| Stated problem |
Would you copy out the whole listing exactly as given?

* START *

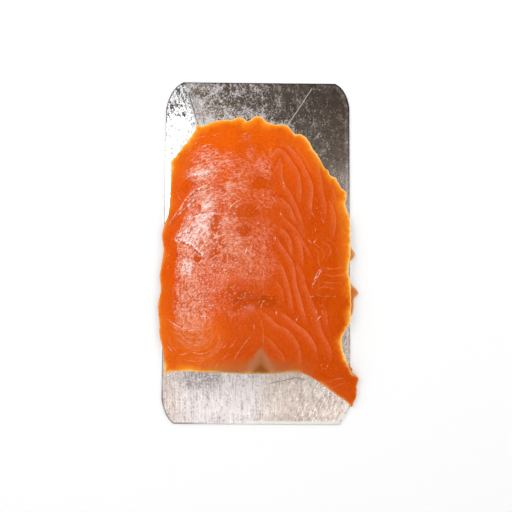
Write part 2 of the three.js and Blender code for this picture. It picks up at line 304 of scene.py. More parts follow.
outline = at[at[:, 2] < 0.00002][:, :2]
outline = outline[np.argsort(np.arctan2(outline[:, 1], outline[:, 0]))]
run = np.roll(outline, -1, axis=0) - outline
reach = at[:, None, :2] - outline[None]
share = np.clip((reach * run).sum(2) / (run ** 2).sum(1), 0, 1)
mark(foil_card, "from_edge", np.linalg.norm(reach - share[..., None] * run, axis=2).min(axis=1))
mark(foil_card, "from_fish", nearest_in(vertices_of(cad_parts["top_slice"]), at)[1].clip(0, 0.02))


def stored(home, name):
    """The number that a piece stores under a name."""
    return Field(node_in(home, "Attribute", attribute_name=name).outputs["Fac"])


def ease(value, start, end):
    """Rises smoothly from 0 to 1 between start and end."""
    made = node_in(value, "MapRange", {"Value": value, "From Min": start, "From Max": end},
                   interpolation_type="SMOOTHSTEP")
    return Field(made.outputs["Result"])


def place(finish, centre=(0, 0, 0), turn=0.0, scale=(1, 1, 1)):
    """Object coordinates moved to a centre, turned about it and scaled."""
    here = node_in(finish, "TexCoord").outputs["Object"]
    for move in ({"Location": tuple(-c for c in centre)}, {"Rotation": (0, 0, -turn)}, {"Scale": scale}):
        here = node_in(finish, "Mapping", {"Vector": here, **move}).outputs[0]
    return Field(here)


def grain(where, scale, detail=3.0, roughness=0.55):
    made = node_in(where, "TexNoise",
                   {"Vector": where, "Scale": scale, "Detail": detail, "Roughness": roughness})
    return Field(made.outputs["Fac"])


def red_and_green(where, colour):
    """Two random numbers out of a random colour."""
    return [Field(socket) for socket in node_in(where, "SeparateColor", {0: colour}).outputs][:2]


def cells(where, scale):
    """Small cells, each with its own random level."""
    made = node_in(where, "TexVoronoi", {"Vector": where, "Scale": scale})
    return red_and_green(where, made.outputs["Color"])[0]


foil, shader = new_finish("card_foil")
x, y, _ = coordinates(place(foil))

mottle = grain(place(foil, scale=(1, 0.7, 1)), 90, 5, 0.65)
smears = grain(place(foil, scale=(1, 0.85, 1)), 150, 7, 0.72)
slant = grain(place(foil, turn=math.radians(20), scale=(1, 0.3, 1)), 520, 4, 0.65)
specks = cells(place(foil), 1150)
fibres = cells(place(foil, turn=0.02, scale=(1, 0.11, 1)), 1250)
slant_fibres = cells(place(foil, turn=math.radians(-22), scale=(1, 0.22, 1)), 1100)
streaks = grain(place(foil, turn=0.02, scale=(1, 0.07, 1)), 520, 4, 0.7)

head = ease(y + 0.02 * mottle, 0.05, 0.08)
back = ease(x + 0.28 * y + 0.012 * mottle, -0.008, -0.016)
from_fish = stored(foil, "from_fish")
wet_edge = ease(from_fish, 0.0045, 0.0012) * ease(x, 0.045, 0.02)

# The dark head end: a brown mirror, its colour painted dark as a reflection of the dark room, clouded with
# pale smears, and painted paler towards the back side as the lamp's reflection.
belly = ease(x, -0.045, 0.04)
level = 0.3 - 0.17 * belly + 0.25 * wet_edge
clouded = level + (smears - 0.5) * (3.4 - 2.6 * belly)
clouded += (specks - 0.5) * (0.95 - 0.55 * belly) + 0.16 * (fibres - 0.5)
head_painted_reflection = ramp_of(clouded, (0.0, (0.27, 0.205, 0.155)), (1.0, (1.0, 0.98, 1.0)),
                      (0.22, (0.43, 0.355, 0.30)), (0.5, (0.60, 0.55, 0.55)), (0.75, (0.86, 0.83, 0.86)))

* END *

| Written solution |
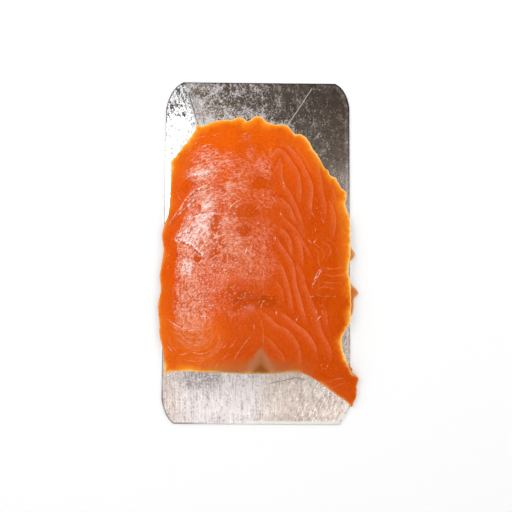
Write part 2 of the three.js and Blender code for this picture. It picks up at line 304 of scene.py. More parts follow.
outline = at[at[:, 2] < 0.00002][:, :2]
outline = outline[np.argsort(np.arctan2(outline[:, 1], outline[:, 0]))]
run = np.roll(outline, -1, axis=0) - outline
reach = at[:, None, :2] - outline[None]
share = np.clip((reach * run).sum(2) / (run ** 2).sum(1), 0, 1)
mark(foil_card, "from_edge", np.linalg.norm(reach - share[..., None] * run, axis=2).min(axis=1))
mark(foil_card, "from_fish", nearest_in(vertices_of(cad_parts["top_slice"]), at)[1].clip(0, 0.02))


def stored(home, name):
    """The number that a piece stores under a name."""
    return Field(node_in(home, "Attribute", attribute_name=name).outputs["Fac"])


def ease(value, start, end):
    """Rises smoothly from 0 to 1 between start and end."""
    made = node_in(value, "MapRange", {"Value": value, "From Min": start, "From Max": end},
                   interpolation_type="SMOOTHSTEP")
    return Field(made.outputs["Result"])


def place(finish, centre=(0, 0, 0), turn=0.0, scale=(1, 1, 1)):
    """Object coordinates moved to a centre, turned about it and scaled."""
    here = node_in(finish, "TexCoord").outputs["Object"]
    for move in ({"Location": tuple(-c for c in centre)}, {"Rotation": (0, 0, -turn)}, {"Scale": scale}):
        here = node_in(finish, "Mapping", {"Vector": here, **move}).outputs[0]
    return Field(here)


def grain(where, scale, detail=3.0, roughness=0.55):
    made = node_in(where, "TexNoise",
                   {"Vector": where, "Scale": scale, "Detail": detail, "Roughness": roughness})
    return Field(made.outputs["Fac"])


def red_and_green(where, colour):
    """Two random numbers out of a random colour."""
    return [Field(socket) for socket in node_in(where, "SeparateColor", {0: colour}).outputs][:2]


def cells(where, scale):
    """Small cells, each with its own random level."""
    made = node_in(where, "TexVoronoi", {"Vector": where, "Scale": scale})
    return red_and_green(where, made.outputs["Color"])[0]


foil, shader = new_finish("card_foil")
x, y, _ = coordinates(place(foil))

mottle = grain(place(foil, scale=(1, 0.7, 1)), 90, 5, 0.65)
smears = grain(place(foil, scale=(1, 0.85, 1)), 150, 7, 0.72)
slant = grain(place(foil, turn=math.radians(20), scale=(1, 0.3, 1)), 520, 4, 0.65)
specks = cells(place(foil), 1150)
fibres = cells(place(foil, turn=0.02, scale=(1, 0.11, 1)), 1250)
slant_fibres = cells(place(foil, turn=math.radians(-22), scale=(1, 0.22, 1)), 1100)
streaks = grain(place(foil, turn=0.02, scale=(1, 0.07, 1)), 520, 4, 0.7)

head = ease(y + 0.02 * mottle, 0.05, 0.08)
back = ease(x + 0.28 * y + 0.012 * mottle, -0.008, -0.016)
from_fish = stored(foil, "from_fish")
wet_edge = ease(from_fish, 0.0045, 0.0012) * ease(x, 0.045, 0.02)

# The dark head end: a brown mirror, its colour painted dark as a reflection of the dark room, clouded with
# pale smears, and painted paler towards the back side as the lamp's reflection.
belly = ease(x, -0.045, 0.04)
level = 0.3 - 0.17 * belly + 0.25 * wet_edge
clouded = level + (smears - 0.5) * (3.4 - 2.6 * belly)
clouded += (specks - 0.5) * (0.95 - 0.55 * belly) + 0.16 * (fibres - 0.5)
head_painted_reflection = ramp_of(clouded, (0.0, (0.27, 0.205, 0.155)), (1.0, (1.0, 0.98, 1.0)),
                      (0.22, (0.43, 0.355, 0.30)), (0.5, (0.60, 0.55, 0.55)), (0.75, (0.86, 0.83, 0.86)))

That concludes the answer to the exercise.